▶ [Written task] Will you return, word for word, only the lines from the top of the data below down to and including the one with "box of signed"?

+++

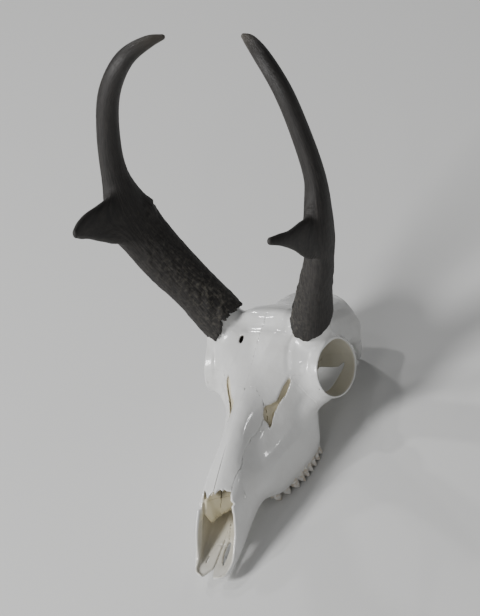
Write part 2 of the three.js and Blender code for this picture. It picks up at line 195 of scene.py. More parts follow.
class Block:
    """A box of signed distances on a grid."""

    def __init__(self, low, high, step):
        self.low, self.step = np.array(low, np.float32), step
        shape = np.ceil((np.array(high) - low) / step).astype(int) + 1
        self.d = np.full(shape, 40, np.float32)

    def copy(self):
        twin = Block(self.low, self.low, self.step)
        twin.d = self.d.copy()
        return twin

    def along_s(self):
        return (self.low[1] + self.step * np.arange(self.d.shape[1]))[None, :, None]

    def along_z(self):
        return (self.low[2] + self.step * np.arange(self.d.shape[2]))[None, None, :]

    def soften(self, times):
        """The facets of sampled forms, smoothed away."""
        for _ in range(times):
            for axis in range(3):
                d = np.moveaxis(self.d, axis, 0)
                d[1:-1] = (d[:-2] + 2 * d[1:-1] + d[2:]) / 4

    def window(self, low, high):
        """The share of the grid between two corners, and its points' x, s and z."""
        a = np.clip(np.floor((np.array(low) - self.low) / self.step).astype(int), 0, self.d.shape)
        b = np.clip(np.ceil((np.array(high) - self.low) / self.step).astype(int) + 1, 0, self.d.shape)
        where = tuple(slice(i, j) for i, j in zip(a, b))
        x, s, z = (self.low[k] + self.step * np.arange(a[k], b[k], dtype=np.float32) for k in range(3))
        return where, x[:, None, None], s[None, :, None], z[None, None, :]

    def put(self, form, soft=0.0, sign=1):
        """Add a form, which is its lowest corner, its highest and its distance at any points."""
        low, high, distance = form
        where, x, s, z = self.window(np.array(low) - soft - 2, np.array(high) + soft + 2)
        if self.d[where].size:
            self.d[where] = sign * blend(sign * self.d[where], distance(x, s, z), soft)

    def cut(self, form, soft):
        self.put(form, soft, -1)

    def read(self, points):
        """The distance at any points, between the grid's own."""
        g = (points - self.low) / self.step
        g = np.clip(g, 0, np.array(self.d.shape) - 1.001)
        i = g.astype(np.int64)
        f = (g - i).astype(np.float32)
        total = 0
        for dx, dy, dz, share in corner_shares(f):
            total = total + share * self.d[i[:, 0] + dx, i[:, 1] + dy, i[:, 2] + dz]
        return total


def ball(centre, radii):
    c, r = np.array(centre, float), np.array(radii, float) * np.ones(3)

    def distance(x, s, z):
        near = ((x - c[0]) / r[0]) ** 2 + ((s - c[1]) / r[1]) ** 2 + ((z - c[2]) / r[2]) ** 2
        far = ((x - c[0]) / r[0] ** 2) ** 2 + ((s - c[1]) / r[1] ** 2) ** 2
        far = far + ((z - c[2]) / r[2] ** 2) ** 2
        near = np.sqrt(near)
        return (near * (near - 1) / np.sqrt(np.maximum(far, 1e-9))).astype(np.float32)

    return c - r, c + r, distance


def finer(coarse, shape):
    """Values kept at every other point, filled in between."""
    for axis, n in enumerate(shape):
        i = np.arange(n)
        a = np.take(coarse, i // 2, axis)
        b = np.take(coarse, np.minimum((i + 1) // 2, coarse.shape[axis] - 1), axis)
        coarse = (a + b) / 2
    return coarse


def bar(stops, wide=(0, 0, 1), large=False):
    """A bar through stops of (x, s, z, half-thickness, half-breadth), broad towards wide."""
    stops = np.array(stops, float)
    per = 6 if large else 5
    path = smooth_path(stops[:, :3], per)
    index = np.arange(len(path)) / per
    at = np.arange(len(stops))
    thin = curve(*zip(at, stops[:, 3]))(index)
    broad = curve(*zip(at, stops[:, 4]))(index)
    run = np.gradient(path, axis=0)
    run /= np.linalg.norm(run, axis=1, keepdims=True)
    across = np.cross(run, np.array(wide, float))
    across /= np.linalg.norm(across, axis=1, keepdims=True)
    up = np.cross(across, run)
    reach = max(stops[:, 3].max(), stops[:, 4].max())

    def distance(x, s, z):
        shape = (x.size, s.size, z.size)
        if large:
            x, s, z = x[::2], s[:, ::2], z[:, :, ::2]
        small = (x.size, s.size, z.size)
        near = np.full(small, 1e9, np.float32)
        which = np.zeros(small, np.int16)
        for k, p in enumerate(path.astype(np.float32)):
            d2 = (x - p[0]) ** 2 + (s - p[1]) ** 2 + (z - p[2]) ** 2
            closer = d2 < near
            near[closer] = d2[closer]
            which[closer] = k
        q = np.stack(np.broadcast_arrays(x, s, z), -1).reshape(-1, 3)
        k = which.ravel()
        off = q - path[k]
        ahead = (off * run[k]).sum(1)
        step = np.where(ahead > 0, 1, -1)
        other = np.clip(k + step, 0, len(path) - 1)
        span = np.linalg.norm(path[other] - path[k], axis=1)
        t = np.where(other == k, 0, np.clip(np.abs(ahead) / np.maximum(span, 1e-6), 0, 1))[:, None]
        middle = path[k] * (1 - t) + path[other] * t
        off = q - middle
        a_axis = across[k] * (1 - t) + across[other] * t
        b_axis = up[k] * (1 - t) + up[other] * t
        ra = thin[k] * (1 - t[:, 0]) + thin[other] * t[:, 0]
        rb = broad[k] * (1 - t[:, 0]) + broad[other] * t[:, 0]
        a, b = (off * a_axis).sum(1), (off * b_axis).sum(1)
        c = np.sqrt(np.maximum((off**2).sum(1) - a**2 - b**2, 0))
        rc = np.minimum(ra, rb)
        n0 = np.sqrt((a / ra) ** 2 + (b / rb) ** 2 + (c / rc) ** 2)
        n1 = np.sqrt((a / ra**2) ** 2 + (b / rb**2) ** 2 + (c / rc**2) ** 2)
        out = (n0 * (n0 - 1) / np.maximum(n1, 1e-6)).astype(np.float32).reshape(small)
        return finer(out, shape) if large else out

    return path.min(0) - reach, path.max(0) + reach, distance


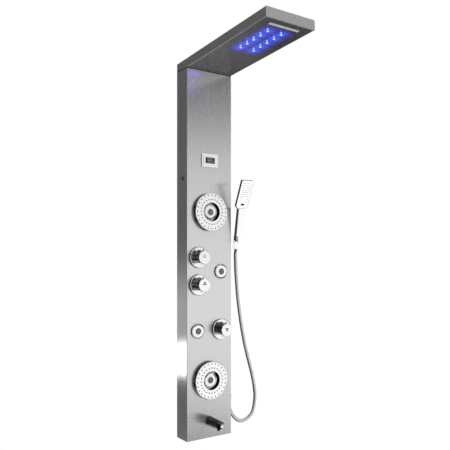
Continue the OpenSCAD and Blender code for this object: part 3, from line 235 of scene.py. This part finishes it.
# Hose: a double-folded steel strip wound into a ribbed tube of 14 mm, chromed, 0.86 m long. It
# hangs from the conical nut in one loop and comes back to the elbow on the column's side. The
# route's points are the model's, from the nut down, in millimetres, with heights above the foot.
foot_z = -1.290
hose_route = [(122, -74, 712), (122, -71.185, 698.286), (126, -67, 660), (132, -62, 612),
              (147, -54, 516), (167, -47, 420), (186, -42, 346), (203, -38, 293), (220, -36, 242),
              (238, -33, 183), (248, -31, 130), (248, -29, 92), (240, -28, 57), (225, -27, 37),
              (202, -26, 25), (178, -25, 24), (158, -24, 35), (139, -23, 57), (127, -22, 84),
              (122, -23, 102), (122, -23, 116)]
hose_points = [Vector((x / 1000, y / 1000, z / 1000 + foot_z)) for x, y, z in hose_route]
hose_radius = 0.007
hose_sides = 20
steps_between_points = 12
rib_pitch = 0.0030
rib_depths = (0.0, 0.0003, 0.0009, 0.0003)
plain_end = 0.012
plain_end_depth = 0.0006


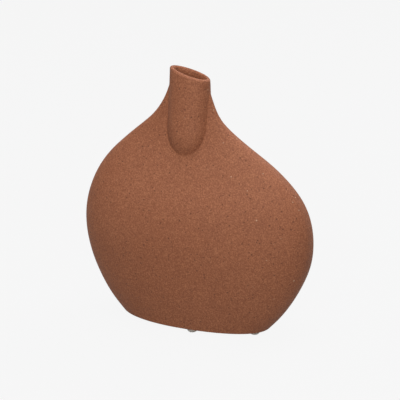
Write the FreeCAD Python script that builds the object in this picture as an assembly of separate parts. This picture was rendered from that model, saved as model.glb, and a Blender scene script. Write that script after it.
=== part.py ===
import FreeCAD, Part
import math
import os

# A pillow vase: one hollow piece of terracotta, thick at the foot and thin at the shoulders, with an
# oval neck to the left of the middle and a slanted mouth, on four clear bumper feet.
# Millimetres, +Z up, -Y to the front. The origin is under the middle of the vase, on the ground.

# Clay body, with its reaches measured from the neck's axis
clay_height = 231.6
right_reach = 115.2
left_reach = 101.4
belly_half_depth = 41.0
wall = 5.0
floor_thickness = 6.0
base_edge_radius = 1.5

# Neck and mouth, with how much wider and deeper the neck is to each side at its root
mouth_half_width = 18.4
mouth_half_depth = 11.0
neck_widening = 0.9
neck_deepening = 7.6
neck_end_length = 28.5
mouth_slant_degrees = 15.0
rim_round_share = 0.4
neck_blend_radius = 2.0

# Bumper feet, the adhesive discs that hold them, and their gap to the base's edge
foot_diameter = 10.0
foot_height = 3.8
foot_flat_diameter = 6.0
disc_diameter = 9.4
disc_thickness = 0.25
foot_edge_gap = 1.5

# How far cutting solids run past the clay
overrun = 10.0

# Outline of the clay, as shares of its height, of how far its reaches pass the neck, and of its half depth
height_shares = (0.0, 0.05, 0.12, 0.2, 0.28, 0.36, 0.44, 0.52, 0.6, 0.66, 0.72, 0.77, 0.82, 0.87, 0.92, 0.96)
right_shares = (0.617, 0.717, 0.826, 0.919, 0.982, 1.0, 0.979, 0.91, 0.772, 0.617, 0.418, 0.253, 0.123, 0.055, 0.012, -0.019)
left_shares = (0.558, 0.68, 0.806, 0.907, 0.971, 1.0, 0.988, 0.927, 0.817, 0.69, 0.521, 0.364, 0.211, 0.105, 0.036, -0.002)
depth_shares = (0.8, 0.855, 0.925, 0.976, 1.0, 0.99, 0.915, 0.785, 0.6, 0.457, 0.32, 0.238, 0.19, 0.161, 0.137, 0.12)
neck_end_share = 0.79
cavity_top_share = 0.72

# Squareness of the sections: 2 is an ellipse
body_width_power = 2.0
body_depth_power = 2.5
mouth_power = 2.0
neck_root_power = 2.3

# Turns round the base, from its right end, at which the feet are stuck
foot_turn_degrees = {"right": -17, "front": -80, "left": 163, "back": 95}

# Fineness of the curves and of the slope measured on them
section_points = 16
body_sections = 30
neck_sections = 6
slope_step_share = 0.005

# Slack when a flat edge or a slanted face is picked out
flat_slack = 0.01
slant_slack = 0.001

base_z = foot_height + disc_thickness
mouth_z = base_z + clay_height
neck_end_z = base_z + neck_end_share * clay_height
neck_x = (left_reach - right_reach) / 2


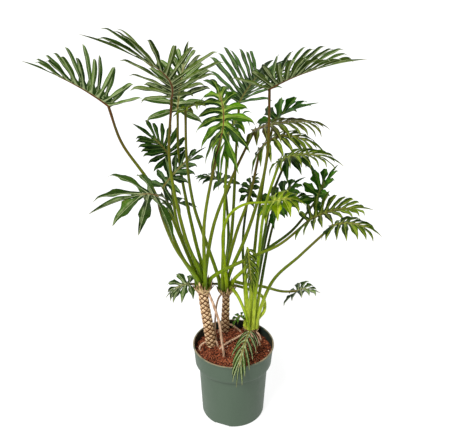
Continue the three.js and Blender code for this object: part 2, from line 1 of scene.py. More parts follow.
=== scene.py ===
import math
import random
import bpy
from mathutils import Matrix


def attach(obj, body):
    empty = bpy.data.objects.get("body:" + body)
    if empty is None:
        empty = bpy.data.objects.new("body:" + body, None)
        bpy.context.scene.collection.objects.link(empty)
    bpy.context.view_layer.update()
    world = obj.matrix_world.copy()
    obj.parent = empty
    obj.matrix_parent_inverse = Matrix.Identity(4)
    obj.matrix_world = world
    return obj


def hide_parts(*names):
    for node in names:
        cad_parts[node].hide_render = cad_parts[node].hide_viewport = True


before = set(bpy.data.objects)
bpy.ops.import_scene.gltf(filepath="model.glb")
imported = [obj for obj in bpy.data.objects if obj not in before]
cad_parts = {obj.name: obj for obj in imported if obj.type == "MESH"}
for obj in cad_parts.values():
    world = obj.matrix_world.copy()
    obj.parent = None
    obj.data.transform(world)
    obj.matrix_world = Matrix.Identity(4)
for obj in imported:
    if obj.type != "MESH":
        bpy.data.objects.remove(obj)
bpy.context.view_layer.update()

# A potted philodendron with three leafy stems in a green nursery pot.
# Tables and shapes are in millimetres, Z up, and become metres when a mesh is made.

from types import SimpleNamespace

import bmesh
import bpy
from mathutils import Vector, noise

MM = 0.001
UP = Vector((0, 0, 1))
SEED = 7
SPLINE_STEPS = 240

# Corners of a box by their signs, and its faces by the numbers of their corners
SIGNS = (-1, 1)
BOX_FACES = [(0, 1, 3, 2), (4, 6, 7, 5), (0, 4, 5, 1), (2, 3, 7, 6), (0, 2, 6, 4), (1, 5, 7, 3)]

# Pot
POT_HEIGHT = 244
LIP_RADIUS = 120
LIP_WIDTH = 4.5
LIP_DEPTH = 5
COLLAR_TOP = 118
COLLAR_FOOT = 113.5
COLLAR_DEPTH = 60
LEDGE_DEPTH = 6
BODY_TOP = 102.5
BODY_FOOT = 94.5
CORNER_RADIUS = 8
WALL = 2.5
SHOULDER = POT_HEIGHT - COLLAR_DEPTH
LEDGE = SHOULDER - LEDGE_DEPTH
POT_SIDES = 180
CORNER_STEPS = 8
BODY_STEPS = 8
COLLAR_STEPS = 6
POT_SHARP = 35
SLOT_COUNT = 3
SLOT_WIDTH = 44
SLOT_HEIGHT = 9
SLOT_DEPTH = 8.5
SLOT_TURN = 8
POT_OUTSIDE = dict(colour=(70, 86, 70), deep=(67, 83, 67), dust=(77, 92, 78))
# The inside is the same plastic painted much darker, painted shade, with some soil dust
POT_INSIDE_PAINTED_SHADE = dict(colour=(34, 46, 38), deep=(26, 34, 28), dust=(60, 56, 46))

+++

▶ [The output]
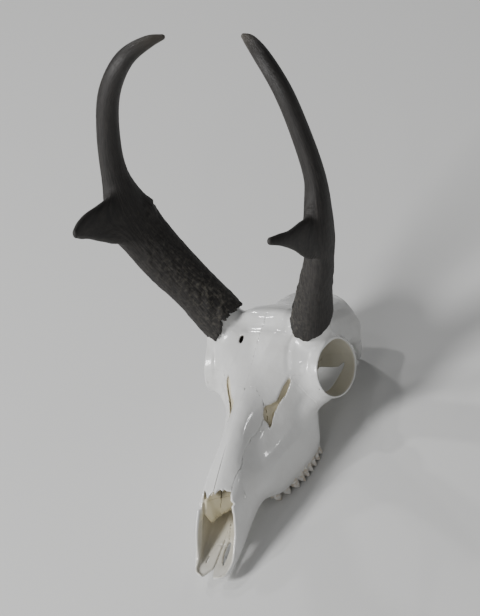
Write part 2 of the three.js and Blender code for this picture. It picks up at line 195 of scene.py. More parts follow.
class Block:
    """A box of signed distances on a grid."""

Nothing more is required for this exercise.